Speaker: Ilyes Moufid
Affiliation: CEA CESTA
Coa-Authors: P. Aguilera (CEA Cesta) et J. Labat (CEA Cesta)
Abstract: To design high-absorption coatings, we focus on the characterization of metasurfaces composed of homogeneous planar materials with periodic metallic inclusions. Their modeling is carried out analytically using an equivalent circuit, assuming that the incident plane wave has a wavelength much larger than the characteristic size of the patterns. We performed a numerical study to assess the validity of the circuit models defined by the pattern geometry. Based on the obtained validity domain, we successfully carried out a shape optimization of a metasurface using a metallic frequency-selective surface. Finally, we aim to extend this work to broadband metasurfaces.
Talk
Title: Fast solution of a nonlinear eigenvalue problem from photonic crystal fiber applications discretized by a boundary element method.
Speaker: Jean-René Poirier
Affiliation: INP-ENSEEIHT - LAPLACE, Toulouse
Abstract:
The computation of Photonic Crystal Fiber with a waveguide mode solver based on boundary integral equation gives rise to a nonlinear eigenvalue problem to solve.
Several strategies for solving this one can be used and a single non-linear resolution leads to solve several ill conditioned linear systems.
H-matrices can be used in order to build a preconditioner, accelerate and increase the accuracy of the computations.
The easiest strategy, that can illustrate the main difficulties, is to solve the problem using Muller’s method.
This one requires a rather precise knowledge of the solution as a starting point.
We then look at more recent techniques based on contour integrals or a rational interpolant that can be used to compute several eigenmodes simultaneously and considerably reduce the volume of computations.
A less knowledge of the solution is needed (no close starting point) and the computation of several solutions can be done. In addition no computation with a matrix close to the singularity is needed.
The numerical experiments show that the rational interpolant is the most efficient for solving this problem.
Talk
Title: Dispersion correction for finite difference approximations of Helmholtz equation.
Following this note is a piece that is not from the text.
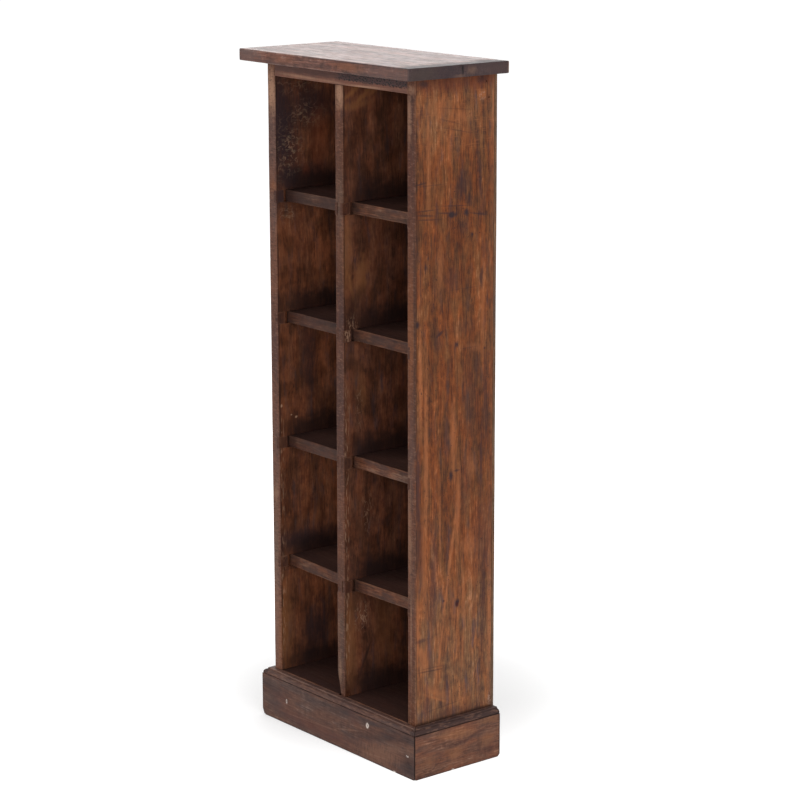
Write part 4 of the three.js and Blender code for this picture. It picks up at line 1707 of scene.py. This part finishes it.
x, y, z = parts_of(scaled(point, PER_METRE))
fillet_out = given["Thick"] * PER_METRE - (QUIRK_STEP + ROUND_RADIUS)
to_fillet = calc("LENGTH", joined(0.0, y - fillet_out, z - PLINTH_HEIGHT))
to_end = least(x, given["Length"] * PER_METRE - x)
shaped = stored(shaped, "arris", least(least(z, to_fillet), to_end))
seed_shift = scaled(SEED_STEP, given["Seed"])
shaped = stored_grain(shaped, point, GRAIN_ALONG_X, seed_shift)

here = scaled(point, PER_METRE) + seed_shift
wave = noise(here, WAVE_SIZE, 1.0)["Color"] - (0.5, 0.5, 0.5)
dents = most(noise(here, (12.0, 7.0, 7.0), 3.0)["Fac"] - 0.62, 0.0) * given["Wear"]
normal = add(moulding, "GeometryNodeInputNormal")[0]
shaped = shifted(shaped, scaled(wave, given["Wave"]) - scaled(normal, dents))
facing = {"Vector": point, "Axis": (0.0, 0.0, 1.0), "Angle": given["Turn"]}
faced = add(moulding, "ShaderNodeVectorRotate", facing, rotation_type="AXIS_ANGLE")[0]
stood = placed(shaped, faced + given["Place"])
fill(wanted, Board=painted(smoothed(joints_cut(stood, given)), given["Finish"]))
print("mitred moulding has", len(moulding.nodes), "nodes")

# %% The plinth's finish and boards
PLINTH_LOOK = {
    "Deep": stain(54, 38, 34),
    "Brown": stain(75, 53, 47),
    "Amber": stain(92, 66, 56),
    "Pale": stain(128, 100, 88),
    "Slate": stain(62, 50, 50),
    "Contrast": 1.15,
    "Slate Share": 0.15,
    "Hue Share": 0.6,
    "Curl": 0.3,
    "Fine": 1.0,
    "Mottle": 0.6,
    "Rubbed": 0.6,
    "Ring": 3.4,
    "Streak": 3.0,
    "Wander": 18.0,
}
BAND_SLATE = stain(42, 31, 31)
SIDE_SHADE = (1.66, 1.41, 1.17, 1.0)
SIDE_GOLD = stain(142, 96, 66)
SIDE_DARK = stain(58, 36, 36)
RED_BROWN = stain(92, 56, 48)
FACE_WARM = stain(122, 86, 68)
BARE_WOOD = stain(222, 208, 198)
HEAD_SUNK, HEAD_RADIUS = 1.4, 1.75
NEAR_TOE = (0.005, 0.004, 0.0)
FAR_TOE = (0.010, 0.015, 0.0)
FACE_RED = [
    (-50, 14, 90, 9, 2, 0.6),
    (-130, 34, 18, 10, 0, 0.4),
    (42, 52, 12, 8, 20, 0.4),
    (60, 22, 40, 5, -14, 0.4),
]
FACE_PATCH = [(98, 16, 38, 13, -8, 0.8), (124, 32, 20, 7, -10, 0.6), (160, 40, 8, 8, 0, 0.4)]
FACE_SHADE = [
    (-150, 50, 26, 10, 0, 0.3),
    (110, 44, 60, 6, -12, 0.5),
    (160, 18, 11, 13, -30, 0.7),
    (20, 56, 160, 3, 0, 0.3),
]
FACE_PALE = [
    (28, 32, 26, 0.9, -12, 0.45),
    (-70, 19, 34, 0.8, -3, 0.35),
    (-20, 22, 30, 0.8, -2, 0.35),
    (90, 12, 20, 0.8, -4, 0.4),
]
FACE_NAILS = [
    (-113.9, 34, 1.5, 3.0, 0, 0.9),
    (70.6, 50.3, 2.8, 3.4, 20, 1.0),
    (158, 31, 0.9, 1.2, 0, 0.9),
    (129, 1.0, 3.0, 1.2, 0, 0.8),
]
SIDE_CURVES = [
    (42, 37, 16, 2.0, -10, 0.6),
    (68, 36, 16, 2.4, 8, 0.8),
    (90, 42, 14, 2.2, 18, 0.7),
    (104, 45, 10, 2.0, 0, 0.5),
    (22, 50, 22, 2.4, -14, 0.5),
    (8, 38, 18, 1.0, 16, 0.4),
    (24, 14, 16, 1.0, 38, 0.5),
    (100, 24, 3, 18, 8, 0.55),
    (116, 14, 18, 6, 14, 0.55),
    (44, 22, 3, 6, 0, 0.4),
    (120, 47, 12, 1.0, -6, 0.5),
]
SIDE_LIGHT = [
    (60, 50, 30, 6, -4, 0.7),
    (112, 30, 12, 8, 0, 0.5),
    (56, 24, 14, 8, 0, 0.5),
    (10, 22, 14, 7, 0, 0.4),
    (118, 57, 16, 4, 0, 0.5),
]
SIDE_SPECKS = [(105, 67, 1.4, 1.0, 0, 0.6), (54, 1.2, 2.2, 1.2, 0, 0.8)]
ON_FACE = (
    (RED_BROWN, FACE_RED),
    (FACE_WARM, FACE_PATCH),
    (BAND_SLATE, FACE_SHADE),
    (EDGE_PALE, FACE_PALE),
)


def dress_plinth(place, finish):
    """Patches on the front board, warmer side boards, dark dirt at the mitre and the back end, and
    painted shade in the quirk of the moulding.
    """
    x, y, z = parts_of(place)
    off_middle = abs(x)
    aside = ease(off_middle, OUTER_X + SIDE_THICK - 1.6, OUTER_X + SIDE_THICK - 0.6)
    ahead = 1.0 - aside
    for colour, where in ON_FACE:
        lay(place, finish, "Y", where, colour, ahead, 0.8, soft=0.8, ragged=1.2)
    shaded(finish, aside, SIDE_SHADE)
    for colour, where in ((SIDE_GOLD, SIDE_LIGHT), (SIDE_DARK, SIDE_CURVES)):
        lay(place, finish, "X", where, colour, aside, 0.8, soft=0.8, ragged=1.2)
    round_foot = PLINTH_HEIGHT - FILLET_HEIGHT - ROUND_RADIUS
    broken = ease(noise(place, (26.0, 26.0, 9.0), detail=3.0)["Fac"], 0.36, 0.58, 0.1, 0.6)
    # Painted shade in the quirk of the moulding, on the front and the sides.
    quirk = within(z, round_foot - 1.0, round_foot - 0.1, 0.7) * broken
    tint(finish, quirk, LINE_BLACK)
    groove = within(z, round_foot - 0.9, round_foot + 0.3, 0.6)
    tint(finish, groove * ease(off_middle, 170.0, 171.0), LINE_BLACK, 0.75)
    band = ease(z, round_foot - 0.1, round_foot + 0.5)
    tint(finish, band * ease(off_middle, 160.0, 162.0), BAND_SLATE, 0.75)
    tint(finish, band, MAUVE, 0.2)
    rubbed = ease(noise(place, (11.0, 11.0, 2.0), detail=3.0)["Fac"], 0.5, 0.66)
    tint(finish, rubbed * band, EDGE_PALE, 0.35)
    from_side = OUTER_X + SIDE_THICK - off_middle
    corner = calc("LENGTH", joined(from_side, y - (FRONT - FRONT_THICK), 0.0))
    tint(finish, ease(corner, 0.9, 2.0, 1.0, 0.0), LINE_BLACK, 0.85)
    tint(finish, ease(y, BACK + 1.2, BACK + 3.2), LINE_BLACK, 0.6)
    foot = noise(place, (9.0, 9.0, 9.0))["Fac"] * 3.0 + z
    tint(finish, ease(foot, 2.4, 4.2, 1.0, 0.0), EDGE_DARK, 0.6)
    tint(finish, marks(place, "Y", FACE_NAILS, soft=0.5), BARE_WOOD)
    lay(place, finish, "X", SIDE_SPECKS, BARE_WOOD, aside, soft=0.5)


plinth_finish = wood_finish("plinth stain", PLINTH_LOOK, 0.48, 0.1, 0.16, dress_plinth)
back_y = box_mm("plinth_right")[1].y
front_length = 2 * (OUTER_X + SIDE_THICK)
side_length = back_y - FRONT + FRONT_THICK
front_section = section_curve("front section", FRONT_THICK)
side_section = section_curve("side section", SIDE_THICK)
nail_places = [box_mm(f"plinth_nail_{index}") for index in (1, 2, 3)]
heads = [((low.x + high.x) / 2, low.y, (low.z + high.z) / 2) for low, high in nail_places]
head_holes = [((x, y - 2, z), (0, HEAD_SUNK + 2, 0), HEAD_RADIUS) for x, y, z in heads]
PLINTH = {
    "plinth_front": {
        "Section": front_section,
        "Length": front_length * MM,
        "Thick": FRONT_THICK * MM,
        "End Toe": FAR_TOE,
        "Turn": math.radians(180),
        "Place": (front_length / 2 * MM, FRONT * MM, 0.0),
        "Seed": 3.0,
        "Has Cuts": True,
        "Cuts": cutters("nail holes", bores=head_holes),
    },
    "plinth_right": {
        "Start Mitre": 0.0,
        "Turn": math.radians(-90),
        "Place": (OUTER_X * MM, back_y * MM, 0.0),
        "Seed": 5.0,
    },
    "plinth_left": {
        "End Mitre": 0.0,
        "Start Toe": FAR_TOE,
        "Turn": math.radians(90),
        "Place": (-OUTER_X * MM, (FRONT - FRONT_THICK) * MM, 0.0),
        "Seed": 8.0,
    },
}
PLINTH_RULE = {
    "Section": side_section,
    "Length": side_length * MM,
    "Thick": SIDE_THICK * MM,
    "Spacing": 0.003,
    "Start Mitre": 1.0,
    "End Mitre": 1.0,
    "Start Toe": NEAR_TOE,
    "End Toe": NEAR_TOE,
    "Gap": 0.0005,
    "Wear": 0.0012,
    "Wave": 0.0006,
    "Has Cuts": False,
    "Finish": plinth_finish,
}
for node, values in PLINTH.items():
    piece = grow(f"{node}_moulding", moulding, {**PLINTH_RULE, **values})
    settle(piece, "plinth_stain", node)

# %% [markdown]
# ## Nails and back
#
# Wire nails fix the plinth, and eight more hold the thin back. One nail is turned as a lathe shape
# and set out on points by Geometry Nodes. The back is a plain thin board.

# %% The nails
NAIL_OUTLINE = [(0.0, 0.0), (1.1, 0.0), (1.5, 0.12), (1.52, 0.7), (0.95, 1.1), (0.9, 19.0), (0.0, 21.0)]
NAIL_SIDES = 16

nailing, given, wanted = new_group(
    "nails on points",
    "GeometryNodeTree",
    {"Places": "object", "Nail": "object", "Finish": "material"},
    {"Nails": "mesh"},
)
places = add(nailing, "GeometryNodeObjectInfo", {"Object": given["Places"]})["Geometry"]
nail = add(nailing, "GeometryNodeObjectInfo", {"Object": given["Nail"]})["Geometry"]
dots = add(nailing, "GeometryNodeMeshToPoints", {"Mesh": places})[0]
turns = {0: (0.0, 0.0, 0.0), 1: (0.0, math.tau, 0.0), "Seed": 5}
spin = add(nailing, "FunctionNodeRandomValue", turns, data_type="FLOAT_VECTOR")[0]
copies = {"Points": dots, "Instance": nail, "Rotation": spin}
nails = add(nailing, "GeometryNodeInstanceOnPoints", copies)[0]
fill(wanted, Nails=painted(nails, given["Finish"]))

lathe = bmesh.new()
outline = [lathe.verts.new((radius * MM, along * MM, 0.0)) for radius, along in NAIL_OUTLINE]
edges = [lathe.edges.new(pair) for pair in zip(outline, outline[1:])]
turn = {"cent": (0, 0, 0), "axis": (0, 1, 0), "angle": math.tau, "steps": NAIL_SIDES}
bmesh.ops.spin(lathe, geom=[*outline, *edges], use_merge=True, **turn)
bmesh.ops.remove_doubles(lathe, verts=lathe.verts, dist=0.00001)
bmesh.ops.recalc_face_normals(lathe, faces=lathe.faces)
nail_mesh = bpy.data.meshes.new("nail")
lathe.to_mesh(nail_mesh)
lathe.free()
nail_shape = bpy.data.objects.new("nail", nail_mesh)

steel = new_material("nail steel")
tree = steel.node_tree
place = scaled(add(tree, "ShaderNodeTexCoord")["Object"], PER_METRE)
tarnish = ease(noise(place, (0.7, 0.7, 0.7), 3.0)["Fac"], 0.35, 0.65)
colour = mixed(tarnish, stain(186, 176, 170), stain(104, 88, 80))
rough = ease(tarnish, 0.0, 1.0, 0.35, 0.6)
bump = add(tree, "ShaderNodeBump", {"Height": tarnish, "Distance": 0.00005})[0]
inputs = {"Base Color": colour, "Roughness": rough, "Metallic": 0.6, "Normal": bump}
add(tree, "ShaderNodeOutputMaterial", {"Surface": add(tree, "ShaderNodeBsdfPrincipled", inputs)[0]})


def nailed(name, nodes, head_places):
    """Nails whose heads are at these places, all driven towards +Y."""
    mesh = bpy.data.meshes.new(f"{name} places")
    mesh.from_pydata([tuple(Vector(head) * MM) for head in head_places], [], [])
    where = bpy.data.objects.new(f"{name} places", mesh)
    piece = grow(name, nailing, {"Places": where, "Nail": nail_shape, "Finish": steel})
    settle(piece, "nail_steel", *nodes)


nailed("plinth_nails", [f"plinth_nail_{index}" for index in (1, 2, 3)], heads)
back_nails = [f"back_nail_{side}_{index}" for side in ("left", "right") for index in (1, 2, 3, 4)]
print("nails:", len(heads) + len(back_nails))

# %% The back
BACK_LOOK = {
    **PANEL_LOOK,
    "Deep": stain(48, 32, 24),
    "Brown": stain(84, 58, 42),
    "Amber": stain(106, 76, 54),
    "Pale": stain(140, 108, 82),
    "Ring": 7.0,
    "Streak": 5.0,
    "Wander": 22.0,
    "Rubbed": 0.2,
}
back_finish = wood_finish("back ply", BACK_LOOK, 0.6, 0.2, 0.1)
settings = {"Spacing": 0.006, "Arris": 0.0004, "Seed": 15.0}
worn_board("back_sheet", "back_panel", back_finish, "back_ply", **settings)
for node in back_nails:
    back_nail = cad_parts[node]
    back_nail.data.materials.clear()
    back_nail.data.materials.append(steel)

# %% [markdown]
# ## Closing measurements
#
# The dressed tower has to keep the frame's size, so both boxes are gathered and the dressed size is
# printed.

# %% Sizes and finish
dressed_low, dressed_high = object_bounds()
sizes = {
    "cad": [list(cad_low), list(cad_high)],
    "visual": [list(dressed_low), list(dressed_high)],
}
print("dressed size in mm:", [round(side * PER_METRE, 1) for side in dressed_high - dressed_low])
Speaker: Pierre-Henri Cocquet
Affiliation: Université de Pau et des Pays de l’Adour, Laboratoire SIAME.
Abstract: This talk will present a dispersion correction method for finite difference schemes applied to the Helmholtz equation. The latter is based on the introduction of a shifted wavenumber in the FD stencil that can be determined in closed form by minimizing the dispersion error. We will apply this technique on some specific FD stencil and show, though some numerical experiments, that it reduces the relative error for large enough numbers of grid points per wavelength.